Monday, February 23, 2015

Cable TV Firms Will Not be Able to Replace Lost Linear Video Revenues with High Speed Access Gains

For the past decade, U.S. telco and cable TV revenue sources have been a game of musical chairs: give up the chair you have and hope you can grab another when the music stops.

And everybody is playing. Telcos have relied on mobile services to replace lost fixed network voice revenues.

Cable TV companies have grown by adding voice, high speed access and business segment customers.

Mobile companies have grown by adding tablet accounts on top of phone accounts, while adding Internet access revenues to displace dwindling voice and text messaging revenues.

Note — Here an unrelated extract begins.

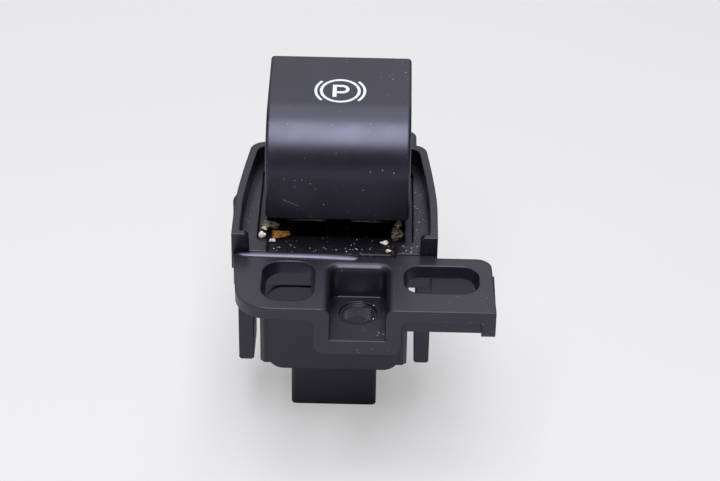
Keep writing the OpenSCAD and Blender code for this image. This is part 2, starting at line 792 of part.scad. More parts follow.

But it can be a difficult game if the new revenue sources are smaller than the lost revenue sources, or if profit margins are significantly less robust. And that might be a growing issue.

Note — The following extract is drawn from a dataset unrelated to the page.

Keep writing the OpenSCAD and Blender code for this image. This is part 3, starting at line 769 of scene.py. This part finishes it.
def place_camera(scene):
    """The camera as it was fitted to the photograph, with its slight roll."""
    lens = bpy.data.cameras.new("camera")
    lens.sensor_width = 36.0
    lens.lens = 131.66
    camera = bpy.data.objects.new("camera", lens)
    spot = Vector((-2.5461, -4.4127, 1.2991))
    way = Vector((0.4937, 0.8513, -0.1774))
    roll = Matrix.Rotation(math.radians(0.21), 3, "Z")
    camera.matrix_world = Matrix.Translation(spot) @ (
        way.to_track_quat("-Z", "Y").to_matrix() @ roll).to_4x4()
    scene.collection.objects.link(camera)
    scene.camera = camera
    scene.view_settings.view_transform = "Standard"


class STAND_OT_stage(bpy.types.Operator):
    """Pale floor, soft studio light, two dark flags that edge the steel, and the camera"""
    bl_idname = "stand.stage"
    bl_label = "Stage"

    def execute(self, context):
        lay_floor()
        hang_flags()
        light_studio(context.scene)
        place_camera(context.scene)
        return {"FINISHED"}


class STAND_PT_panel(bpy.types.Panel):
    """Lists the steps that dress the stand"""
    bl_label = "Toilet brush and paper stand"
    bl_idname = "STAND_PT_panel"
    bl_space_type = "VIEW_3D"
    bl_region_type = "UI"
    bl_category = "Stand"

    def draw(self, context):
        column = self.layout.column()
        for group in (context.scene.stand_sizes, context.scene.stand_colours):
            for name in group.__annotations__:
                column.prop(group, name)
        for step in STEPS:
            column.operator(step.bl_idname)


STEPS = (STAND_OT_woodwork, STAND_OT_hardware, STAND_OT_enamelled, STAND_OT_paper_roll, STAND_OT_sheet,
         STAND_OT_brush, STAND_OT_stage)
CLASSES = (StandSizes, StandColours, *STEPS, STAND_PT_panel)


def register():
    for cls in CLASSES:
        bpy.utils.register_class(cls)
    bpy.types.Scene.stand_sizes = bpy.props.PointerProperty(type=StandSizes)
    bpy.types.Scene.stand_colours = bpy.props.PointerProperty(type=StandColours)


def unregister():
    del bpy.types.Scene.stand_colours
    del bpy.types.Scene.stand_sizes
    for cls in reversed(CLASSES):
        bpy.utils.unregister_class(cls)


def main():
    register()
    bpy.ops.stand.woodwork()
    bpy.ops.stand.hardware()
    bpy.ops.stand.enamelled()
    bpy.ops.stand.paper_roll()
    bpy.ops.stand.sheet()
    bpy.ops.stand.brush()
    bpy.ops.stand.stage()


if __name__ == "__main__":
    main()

“Gross margin dollars will be lost in video, and will not be replaced by faster growth in broadband,” said Craig Moffett, Moffett Nathanson analyst.

That might be why firms such as Comcast and Cablevision Systems Corp. are planning--or have launched--mobile services. The best way to add incremental revenue is to add one more new service to the bundle.

Comcast and Cablevision are using, or are expected to use, their own public Wi-Fi hotspots as the foundation of their mobile services.